Responsibility is an interesting concept. People love to talk about taking responsibility and passing responsibility. Sometimes, people use it as a badge of honor, “It was my responsibility, not yours.” There are a few definitions for responsibility, but the one we like best is: the state or fact of being accountable or to blame for something.

It All Comes Back To You

From the time you are capable of making decisions, almost everything that happens in your life is the result of a decision you made. Because of this fact, almost everything that happens in your life is your responsibility. Let that statement set in for a moment. Everything that happens to you today is a result of a previous decision you made. Once you see this paradigm shift, you can start moving forward.

Extreme Ownership

In the book “Extreme Ownership,” authors Jacko Willink and Leif Babin use military experience as examples of taking responsibility in business. According to the authors, as a leader, you are responsible for everything that happens below you. It doesn’t matter where you are in the corporate structure. If you have people working below you, you are ultimately responsible for everything they do. If something goes well, you managed them well. But, if something goes wrong, it is because you didn’t communicate something properly. Failure to take responsibility can stop a business from progressing and growing. This is true regardless of where the kink is in the chain of command.

Applying It To Your Life

These same principles apply to you in your regular life. If you get caught in traffic on the way home, it isn’t because someone else messed up. To the contrary, you chose to leave when you did and take that path home. You are responsible for being caught in traffic. If you have a fight with your spouse, it isn’t because your spouse necessarily did something wrong. You chose to be in that relationship. You chose to be in that situation and the words you used. Let’s assume for a second that your business failed. If you are honest with yourself, you will be able to look back and see the decision you made that led to its demise. When you get in trouble at work, you are probably the person to blame.

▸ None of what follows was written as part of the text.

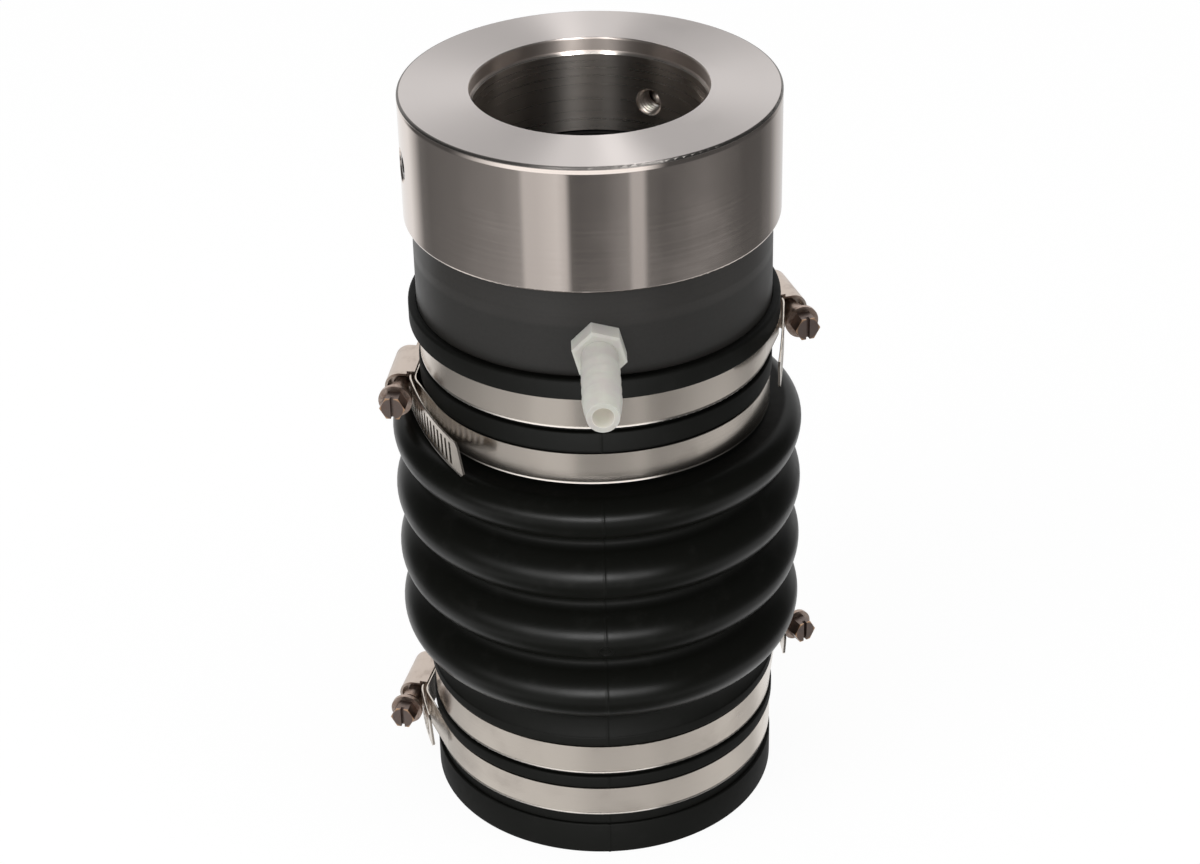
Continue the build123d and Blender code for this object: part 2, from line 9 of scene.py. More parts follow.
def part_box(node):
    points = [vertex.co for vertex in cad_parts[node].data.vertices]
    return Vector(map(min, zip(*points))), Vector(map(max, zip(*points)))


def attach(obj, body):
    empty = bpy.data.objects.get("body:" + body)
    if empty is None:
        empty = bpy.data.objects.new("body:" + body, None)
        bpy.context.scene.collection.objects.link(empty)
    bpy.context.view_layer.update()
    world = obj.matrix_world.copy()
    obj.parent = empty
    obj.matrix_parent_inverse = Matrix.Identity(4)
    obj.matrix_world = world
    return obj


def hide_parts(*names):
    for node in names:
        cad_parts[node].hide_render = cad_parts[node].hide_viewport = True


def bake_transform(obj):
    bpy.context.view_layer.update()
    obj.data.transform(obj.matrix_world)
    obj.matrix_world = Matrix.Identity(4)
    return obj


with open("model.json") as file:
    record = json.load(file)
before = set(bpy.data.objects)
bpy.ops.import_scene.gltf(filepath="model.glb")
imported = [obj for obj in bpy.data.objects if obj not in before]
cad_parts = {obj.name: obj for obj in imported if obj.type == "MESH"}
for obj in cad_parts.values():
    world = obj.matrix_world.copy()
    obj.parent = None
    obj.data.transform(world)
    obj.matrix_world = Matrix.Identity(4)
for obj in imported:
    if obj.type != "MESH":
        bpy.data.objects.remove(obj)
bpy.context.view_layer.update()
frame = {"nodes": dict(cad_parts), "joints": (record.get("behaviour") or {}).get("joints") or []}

Those who blame others go through life as the victim. When the victim mentality controls you, you cannot progress. You have to stop pointing fingers at others. Look at what is happening to you today. Trace the timeline back to the decisions you made. Analyze those decisions and use that to guide your decision in the future. Once you take full responsibility to everything that happens in your life, then you can move forward and progress to bigger and better things.